Will you give the material below again, every line exactly as it is?

========

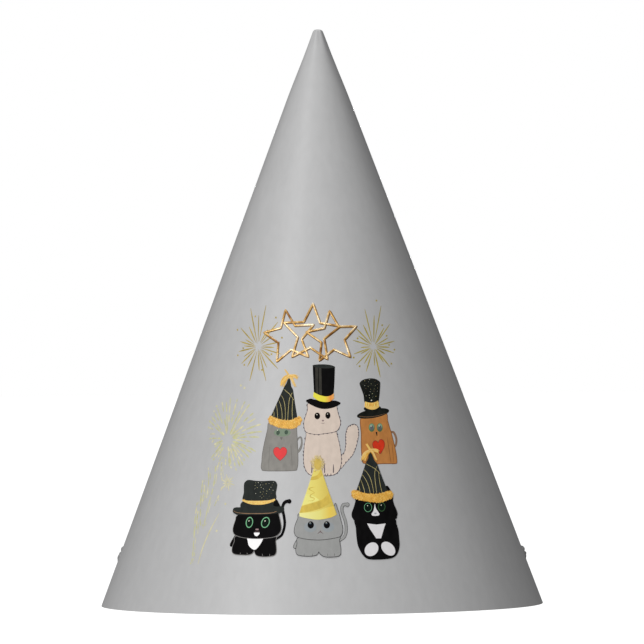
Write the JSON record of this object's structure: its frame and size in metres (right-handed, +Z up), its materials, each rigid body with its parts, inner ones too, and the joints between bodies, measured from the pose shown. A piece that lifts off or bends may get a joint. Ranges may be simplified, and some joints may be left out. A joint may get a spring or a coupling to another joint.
{
  "type": "paper party hat",
  "caption": "Cone party hat rolled from one printed card sheet, lapped and glued at the back, with a knotted elastic chin cord.",
  "frame": {"origin": "centre of the rim circle, on the surface that the hat stands on", "axes": "+Z up along the cone's axis to the tip, -Y towards the printed front, +Y towards the glued seam, +X to the right seen from the front"},
  "size_m": [0.142, 0.1425, 0.185],
  "materials": {
    "card_print": "satin silver-grey print on coated card",
    "adhesive": "clear-drying glue film",
    "elastic": "braided round elastic, silver grey",
    "gold_ink": "gold print, satin",
    "black_ink": "black print, satin",
    "colour_ink": "coloured print, satin"
  },
  "bodies": {
    "root": {"card_cone": "card_print", "seam_adhesive": "adhesive", "elastic_cord": "elastic", "knot_left": "elastic", "knot_right": "elastic"}
  },
  "joints": []
}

========

### Finished task
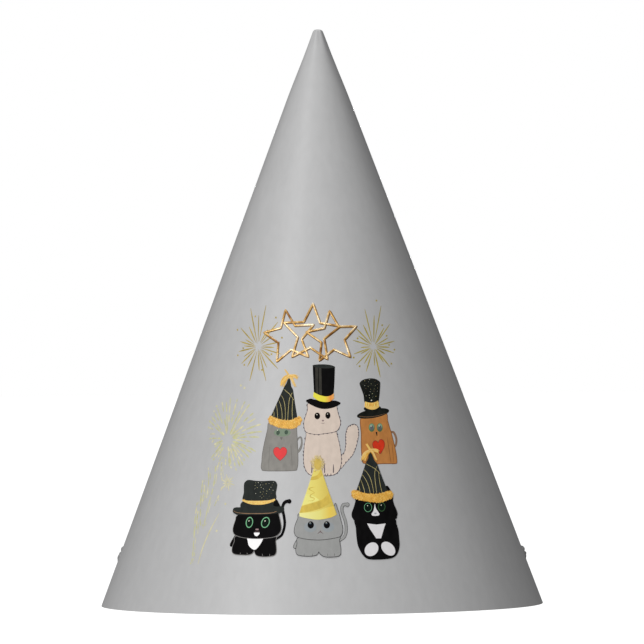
Write the JSON record of this object's structure: its frame and size in metres (right-handed, +Z up), its materials, each rigid body with its parts, inner ones too, and the joints between bodies, measured from the pose shown. A piece that lifts off or bends may get a joint. Ranges may be simplified, and some joints may be left out. A joint may get a spring or a coupling to another joint.
{
  "type": "paper party hat",
  "caption": "Cone party hat rolled from one printed card sheet, lapped and glued at the back, with a knotted elastic chin cord.",
  "frame": {"origin": "centre of the rim circle, on the surface that the hat stands on", "axes": "+Z up along the cone's axis to the tip, -Y towards the printed front, +Y towards the glued seam, +X to the right seen from the front"},
  "size_m": [0.142, 0.1425, 0.185],
  "materials": {
    "card_print": "satin silver-grey print on coated card",
    "adhesive": "clear-drying glue film",
    "elastic": "braided round elastic, silver grey",
    "gold_ink": "gold print, satin",
    "black_ink": "black print, satin",
    "colour_ink": "coloured print, satin"
  },
  "bodies": {
    "root": {"card_cone": "card_print", "seam_adhesive": "adhesive", "elastic_cord": "elastic", "knot_left": "elastic", "knot_right": "elastic"}
  },
  "joints": []
}